[BEGIN]

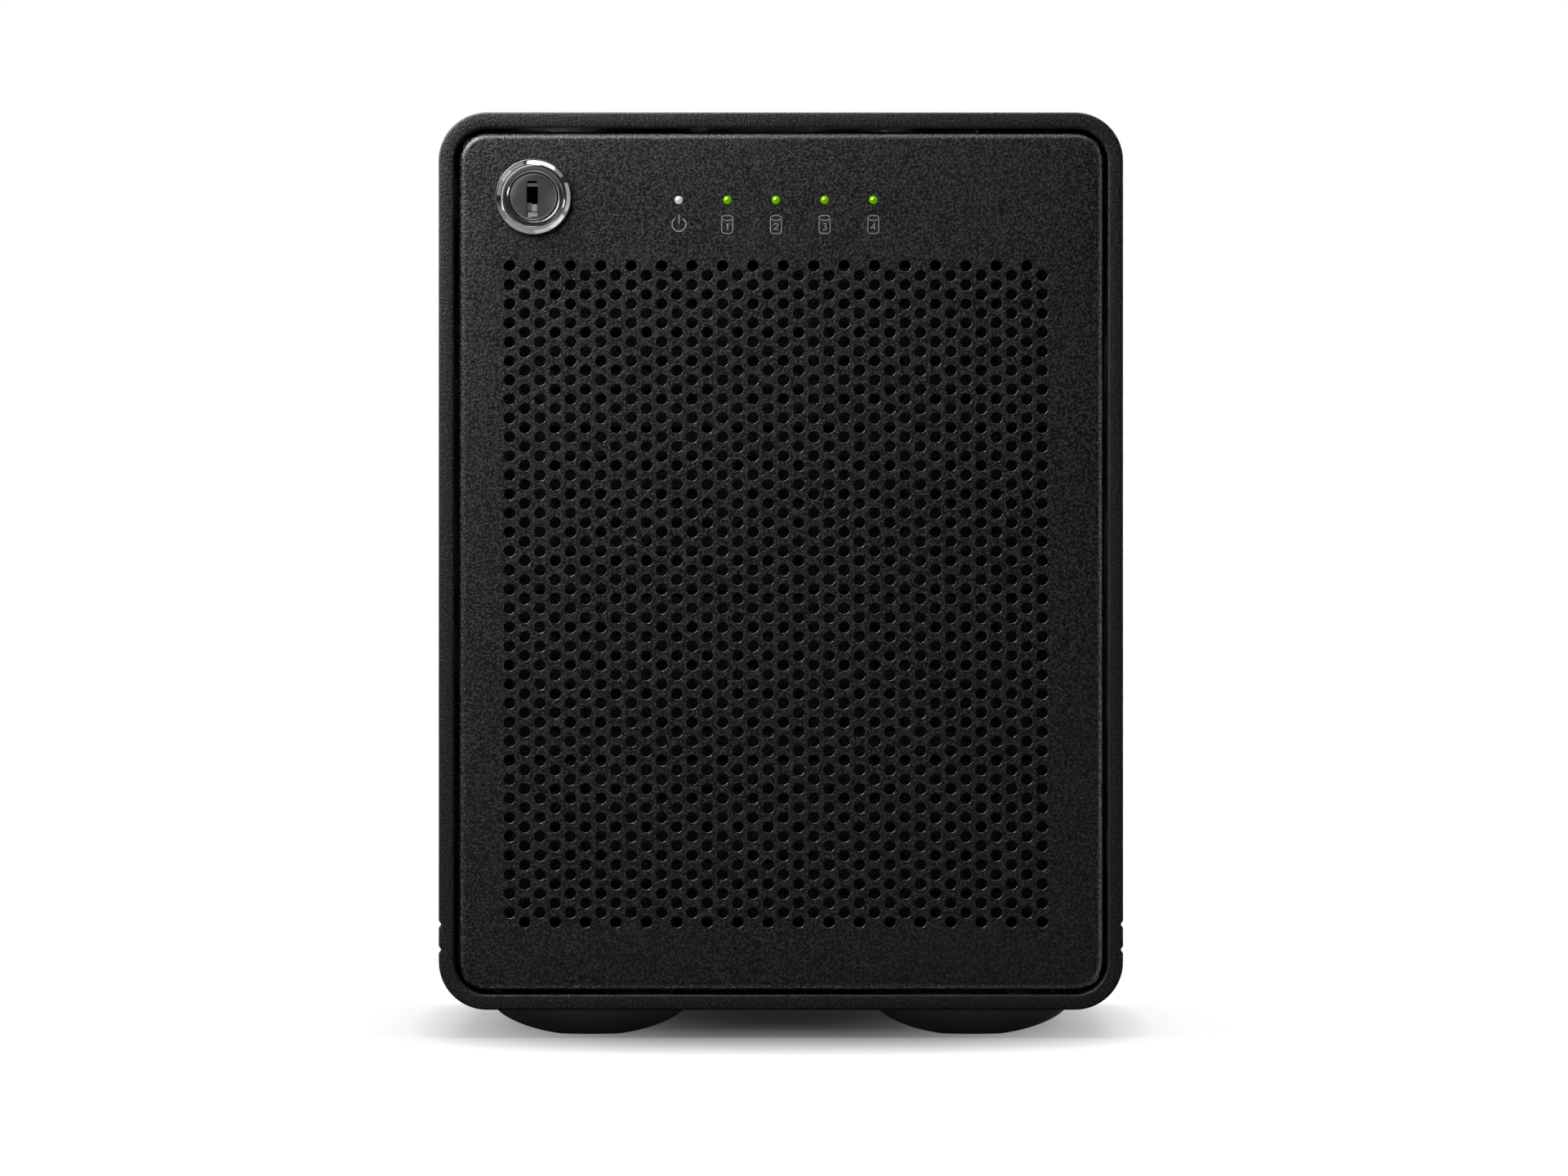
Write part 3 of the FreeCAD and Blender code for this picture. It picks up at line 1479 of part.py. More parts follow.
SINGLE_PARTS = [
    outer_case,
    rubber_feet,
    foot_screws,
    front_door_panel,
    door_snap_studs,
    door_catch_grommets,
    lock_barrel,
    lock_nut,
    lock_plug,
    lock_cam,
    lock_cam_screw,
    front_frame,
    led_board,
    power_light_pipe,
    drive_light_pipes,
    led_cable,
    left_bay_wall,
    right_bay_wall,
    bay_base,
    board_shelf,
    tray_guides,
    threaded_inserts,
    backplane_board,
    sata_sockets,
    main_board,
    chassis_screws,
    cpu_heatsink,
    soldered_parts,
    memory_module,
    ethernet_jacks,
    usb_sockets,
    rear_panel,
    fan_frame,
    fan_rotor,
    rear_screws,
    mains_inlet,
    inlet_pins,
    switch_housing,
    switch_rocker,
    power_supply_case,
    power_supply_board,
    fan_cable,
    mains_lead,
    drive_power_harness,
]
BAY_PARTS = {
    "drive_tray": drive_tray,
    "hard_drive": hard_drive,
    "drive_screws": drive_screws,
    "tray_thumbscrew": thumbscrew,
}


def build():
    """Makes every sub-part and returns them by node name."""
    made = {make.__name__: make() for make in SINGLE_PARTS}
    for number, centre in enumerate(bay_centres, start=1):
        for name, make in BAY_PARTS.items():
            node = f"{name}_{number}"
            made[node] = make(node, centre)
    for node, part in made.items():
        part.Label = node
    return made


def check(made):
    """Stops if an object failed or a sub-part isn't a sound solid."""
    bad = [o.Label for o in DOC.Objects if {"Invalid", "Error"} & set(o.State)]
    if bad:
        raise RuntimeError(f"objects failed: {bad}")
    for node, part in made.items():
        shape = part.Shape
        if shape.isNull() or not shape.isValid() or not shape.Solids:
            raise RuntimeError(f"{node} is not a sound solid")


def main():
    made = build()
    DOC.recompute()
    check(made)
    os.makedirs("parts", exist_ok=True)
    for node, part in made.items():
        part.Shape.exportStep(os.path.join("parts", f"{node}.step"))


main()
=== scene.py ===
"""Looks of a four-bay network storage enclosure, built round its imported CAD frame.

Lengths are millimetres in the frame's own axes (front towards -Y, up +Z) until a mesh is made.
"""

import json
import math

import bmesh
import bpy
from mathutils import Matrix, Vector
from mathutils.geometry import delaunay_2d_cdt

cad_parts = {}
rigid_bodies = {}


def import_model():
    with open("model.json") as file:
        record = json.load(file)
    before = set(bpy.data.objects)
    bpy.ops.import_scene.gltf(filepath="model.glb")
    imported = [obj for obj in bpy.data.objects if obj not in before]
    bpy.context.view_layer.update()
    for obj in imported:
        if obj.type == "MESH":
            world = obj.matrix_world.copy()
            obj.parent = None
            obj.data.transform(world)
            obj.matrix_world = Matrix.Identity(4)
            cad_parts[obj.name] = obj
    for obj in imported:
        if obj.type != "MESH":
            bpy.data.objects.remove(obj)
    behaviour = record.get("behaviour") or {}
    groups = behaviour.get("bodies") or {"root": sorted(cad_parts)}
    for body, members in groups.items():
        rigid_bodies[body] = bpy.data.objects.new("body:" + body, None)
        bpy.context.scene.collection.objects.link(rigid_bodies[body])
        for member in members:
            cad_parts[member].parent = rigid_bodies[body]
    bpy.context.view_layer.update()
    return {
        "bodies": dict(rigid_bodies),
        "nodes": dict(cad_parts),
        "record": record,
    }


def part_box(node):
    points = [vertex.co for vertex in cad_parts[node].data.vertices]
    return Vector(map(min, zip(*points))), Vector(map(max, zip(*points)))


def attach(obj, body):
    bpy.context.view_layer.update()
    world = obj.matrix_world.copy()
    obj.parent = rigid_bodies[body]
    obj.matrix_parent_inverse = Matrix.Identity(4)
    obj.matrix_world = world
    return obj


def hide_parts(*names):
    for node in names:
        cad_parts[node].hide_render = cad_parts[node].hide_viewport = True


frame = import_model()

MM = 0.001
RECORD = frame["record"]
SLOT_OF = {part["node"]: part["material_slot"] for part in RECORD["subparts"]}
BAYS = (1, 2, 3, 4)


def box_mm(node):
    """Lowest and highest corner of a CAD node, in millimetres."""
    low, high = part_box(node)
    return low / MM, high / MM


def middle_mm(node):
    low, high = box_mm(node)
    return (low + high) / 2


# ---------------------------------------------------------------- mesh building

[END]

Instructions to follow
Print, without alteration, the lines from the line with "return made" to the line with "obj.parent = None". Include both of them, and omit every other line.

Solution to this task
    return made


def check(made):
    """Stops if an object failed or a sub-part isn't a sound solid."""
    bad = [o.Label for o in DOC.Objects if {"Invalid", "Error"} & set(o.State)]
    if bad:
        raise RuntimeError(f"objects failed: {bad}")
    for node, part in made.items():
        shape = part.Shape
        if shape.isNull() or not shape.isValid() or not shape.Solids:
            raise RuntimeError(f"{node} is not a sound solid")


def main():
    made = build()
    DOC.recompute()
    check(made)
    os.makedirs("parts", exist_ok=True)
    for node, part in made.items():
        part.Shape.exportStep(os.path.join("parts", f"{node}.step"))


main()
=== scene.py ===
"""Looks of a four-bay network storage enclosure, built round its imported CAD frame.

Lengths are millimetres in the frame's own axes (front towards -Y, up +Z) until a mesh is made.
"""

import json
import math

import bmesh
import bpy
from mathutils import Matrix, Vector
from mathutils.geometry import delaunay_2d_cdt

cad_parts = {}
rigid_bodies = {}


def import_model():
    with open("model.json") as file:
        record = json.load(file)
    before = set(bpy.data.objects)
    bpy.ops.import_scene.gltf(filepath="model.glb")
    imported = [obj for obj in bpy.data.objects if obj not in before]
    bpy.context.view_layer.update()
    for obj in imported:
        if obj.type == "MESH":
            world = obj.matrix_world.copy()
            obj.parent = None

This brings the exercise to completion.